VerfasserIn Joachim Ingwersen, Thilo Streck
Konferenz EGU General Assembly 2016
Medientyp Artikel
Sprache en
Digitales Dokument PDF
Erschienen In: GRA - Volume 18 (2016)
Datensatznummer 250131719
Publikation (Nr.) Volltext-Dokument vorhandenEGU/EGU2016-12156.pdf
 
Zusammenfassung
Land surface models (LSM) are an essential part of weather and climate models as they provide the lower boundary condition for the atmospheric models. In state-of-the-art LSMs the seasonal vegetation dynamics is “frozen”. The seasonal variation of vegetation state variables, such as leaf area index or green vegetation fraction, are prescribed in lookup tables.

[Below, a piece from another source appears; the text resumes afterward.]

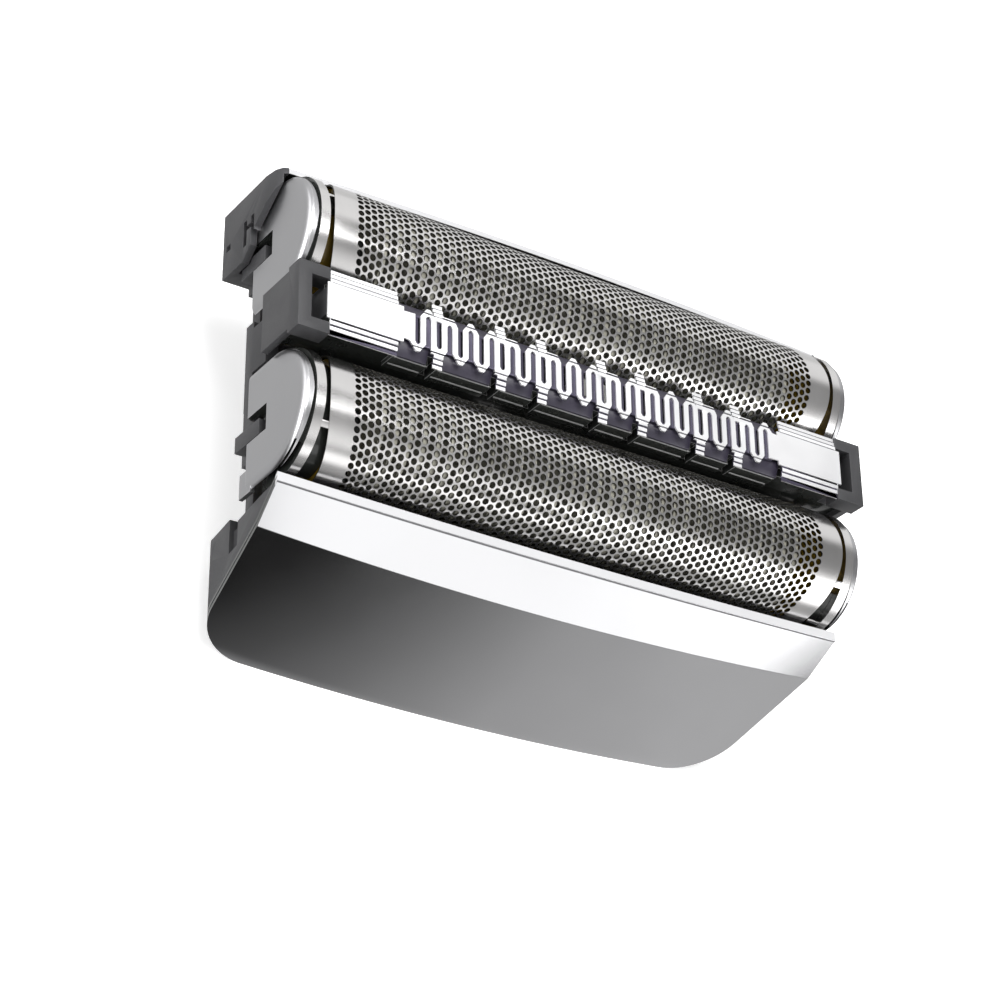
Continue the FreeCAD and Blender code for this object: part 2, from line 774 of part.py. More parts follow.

Hence, a year-by-year variation in the development of vegetation due to changing weather conditions cannot be considered. For climate simulations, this is obviously a severe drawback. The objective of the present study was to quantify the potential error in the simulation of land surface exchange processes resulting from “frozen” vegetation dynamics. For this purpose we simulated energy and water fluxes from a winter wheat stand and a maize stand in Southwest Germany. In a first set of simulations, six years (2010 to 2015) were simulated considering weather-driven vegetation dynamics. For this purpose, we coupled the generic crop growth model GECROS with the NOAH-MP model (NOAHMP-GECROS). In a second set of simulations all vegetation-related state variables of the 2010 simulation were written to an external file and were used to overwrite the vegetation-related state variables of the simulations of the years 2011-2015. The difference between both sets was taken as a measure for the potential error introduced to the LSM due to the assumption of a “frozen” vegetation dynamics. We will present first results and discuss the impact of “frozen” vegetation dynamics on climate change simulations.